По воспоминаниям родственников, Алексей Михайлович был очень похож на своего дядю – и внешностью, и нравом. Брак родителей Ремизова оказался несчастливым. Говорят, Мария Александровна вышла замуж за Михаила Алексеевича сгоряча: из-за прежней несчастной любви. Он был вдовцом и годился молодой девушке в отцы. Тем не менее в этом неудачном браке родилось пятеро сыновей, один из которых умер в младенчестве. После рождения пятого ребенка Мария Александровна с детьми ушла от мужа и поселилась у Найденовых на положении бедной родственницы во флигеле на территории найденовской фабрики. Отец Ремизова умер в 1883 году, когда мальчику было семь лет. Изломанная судьба отразилась на характере Марии Александровны и на ее взаимоотношениях с сыновьями – Николаем, Сергеем, Виктором и Алексеем. Она мало занималась детьми. В восприятии Ремизова образ матери навсегда остался овеянным ореолом страдания.
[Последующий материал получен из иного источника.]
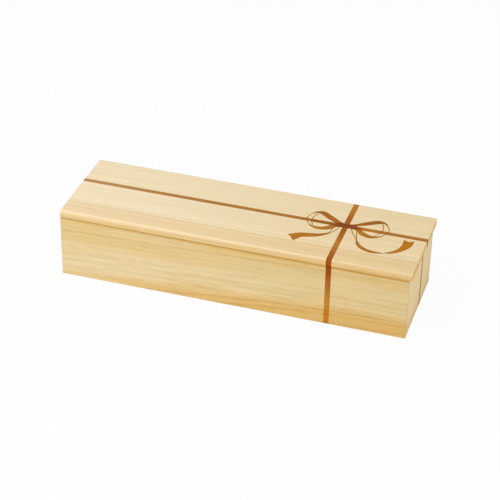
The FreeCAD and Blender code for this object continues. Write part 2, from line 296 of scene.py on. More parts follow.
# What is added to the roughness
FIBRE_ROUGHNESS = (-0.05, 0.07)
LATE_WOOD_ROUGHNESS = -0.07
END_GRAIN_ROUGHNESS = 0.16
ARRIS_ROUGHNESS = -0.06
DULL_ROUGHNESS = 0.25

# The fine relief: the share of each mark, the strength of the whole and its depth
LATE_WOOD_RELIEF = 0.35
FIBRE_RELIEF = 0.6
PORE_RELIEF = -0.5
RELIEF_STRENGTH = 0.35
RELIEF_DEPTH = 0.06


def board_coordinates(graph, wood):
    """Place in the board, in millimetres from the heart line: along the grain, and two ways across it."""
    along = Vector(wood.along).normalized()
    across = Vector((0, 0, 1)).cross(along).normalized()
    offset = graph.vector("SUBTRACT", graph.place(), wood.heart)
    ways = (along, across, along.cross(across))
    x, y, z = [graph.vector("DOT_PRODUCT", offset, way) for way in ways]
    return graph.node("ShaderNodeCombineXYZ", {"X": x, "Y": y, "Z": z}).outputs[0]


def marked(graph, wood, place, mark):
    """The noise of a mark of the wood, from 0 to 1."""
    start = [(wood.seed + mark.seed) * step for step in SEED_STEPS]
    size = (1 / mark.long, 1 / mark.thick, 1 / mark.thick)
    place = graph.vector("MULTIPLY_ADD", place, size, start)
    return graph.noise(place, mark.detail, mark.roughness)


def near_arris(graph, wood):
    """1 at the board's edges, 0 a little way in from them."""
    low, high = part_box(wood.node)
    middle, half = (low + high) / 2 / MM, (high - low) / 2 / MM
    offset = graph.vector("ABSOLUTE", graph.vector("SUBTRACT", graph.place(), middle))
    x, y, z = graph.separate(graph.vector("SUBTRACT", half, offset))
    nearest = graph.maths("MINIMUM", x, y)
    second = graph.maths("MINIMUM", graph.maths("MAXIMUM", x, y), z)
    return graph.between(graph.maths("MAXIMUM", nearest, second), *ARRIS_REACH, 1.0, 0.0)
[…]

Именно она стала прототипом многих трагических героинь его раннего творчества.
В Толмачах Ремизов провел лишь самые первые годы своей жизни. За несколько лет до смерти, уже в эмиграции, Алексей Михайлович напишет автобиографическую повесть «Подстриженными глазами», в которой вспомнит и о своей малой родине: «Родился я в сердце Москвы, в Замоскворечье у Каменного «Каинова» моста, и первое, что я увидел, лунные кремлевские башни, а красный звон Ивановской колокольни – первый оклик, на который я встрепенулся. Но моя память начинается позже, когда с матерью мы переехали на Яузу, и там прошло мое детство поблизости от самого древнего московского монастыря – Андрониева»[109]
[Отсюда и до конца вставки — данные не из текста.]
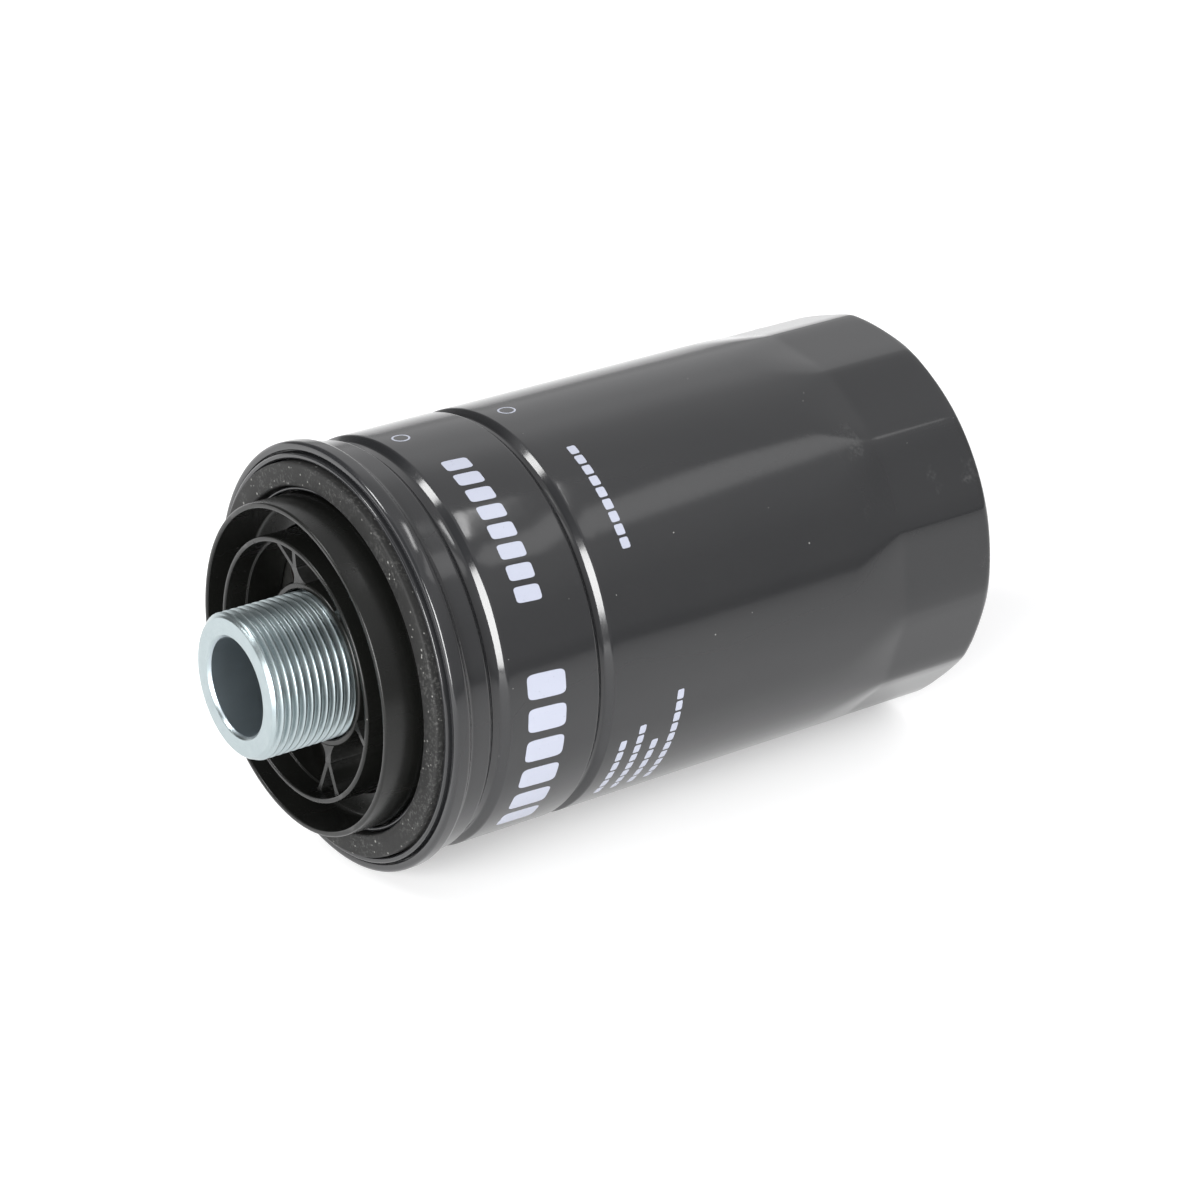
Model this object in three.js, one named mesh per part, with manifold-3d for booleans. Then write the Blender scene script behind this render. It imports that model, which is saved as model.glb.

. Но кажется, что и патриархальное купеческое Замоскворечье повлияло на формирование Ремизова-писателя. «Всенощные, обедни и ранние и поздние, часы великопостные, ночные приезды в наш дом чудотворных икон, ночные и дневные крестные ходы, хождения по часовням и на богомолье по святым местам, заклинание бесов в Симоновском монастыре, жития из Макарьевских четий-миней – вот моя первая грамота и наука»[110], – напишет Ремизов в своей автобиографии. Чем не описание замоскворецкой жизни – размеренной, полной христианских традиций и церковных праздников!Алексей Михайлович Ремизов оставил богатое творческое наследие. На протяжении всей своей жизни писатель искал путь к «душе народа». Он много раз обращался к народному творчеству и порой сам не мог объяснить истоков своего особенного к нему интереса. Легенду, сказку, полузабытый обряд или быличку Ремизов называл осколками народного мифа, воскресить который – миссия писателя. Духовные ценности Алексей Михайлович искал в глубинах народного миросозерцания. Как и у других писателей XX века, неисчерпаемым источником ремизовского творчества было погружение в глубины своего «я», в собственные воспоминания. Но уникальность Ремизова в том, что он понимал память не только как реальные воспоминания, но и как глубокую прапамять о своих реинкарнациях на протяжении веков.
Пыжевский переулок
Пыжевский переулок получил свое название по фамилии стрелецкого полковника Богдана Климентьевича Пыжова. Стрелецкий приказ Пыжова находился на Большой Ордынке во второй половине XVII столетия. Стрельцы построили здесь великолепную церковь Николая Чудотворца. Здесь, в Пыжевском переулке, расположены конструкторские бюро и научно-исследовательские институты Российской академии наук. Исполинское здание Росатома южным фасадом тоже выходит в переулок. Мы не увидим на нем старинных замоскворецких особняков, но ни у кого язык не повернется сказать, что наука и все, что с ней связано, менее важны, чем история и архитектура. Пыжевский переулок не всегда был сугубо «научным», во времена Пыжова и позже он ничем не отличался от многих других замоскворецких переулков. Кстати сказать, до конца XIX века Пыжевский переулок назывался по-другому. Откроем рассказ И. А. Бунина «Чистый понедельник»:
«– Поездим еще немножко, – сказала она, – потом поедем есть последние блины к Егорову… Только не шибко, Федор, – правда?
– Слушаю-с.
– Где-то на Ордынке есть дом, где жил Грибоедов. Поедем его искать…
И мы зачем-то поехали на Ордынку, долго ездили по каким-то переулкам в садах, были в Грибоедовском переулке; но кто ж мог указать нам, в каком доме жил Грибоедов, – прохожих не было ни души, да и кому из них мог быть нужен Грибоедов?»[111]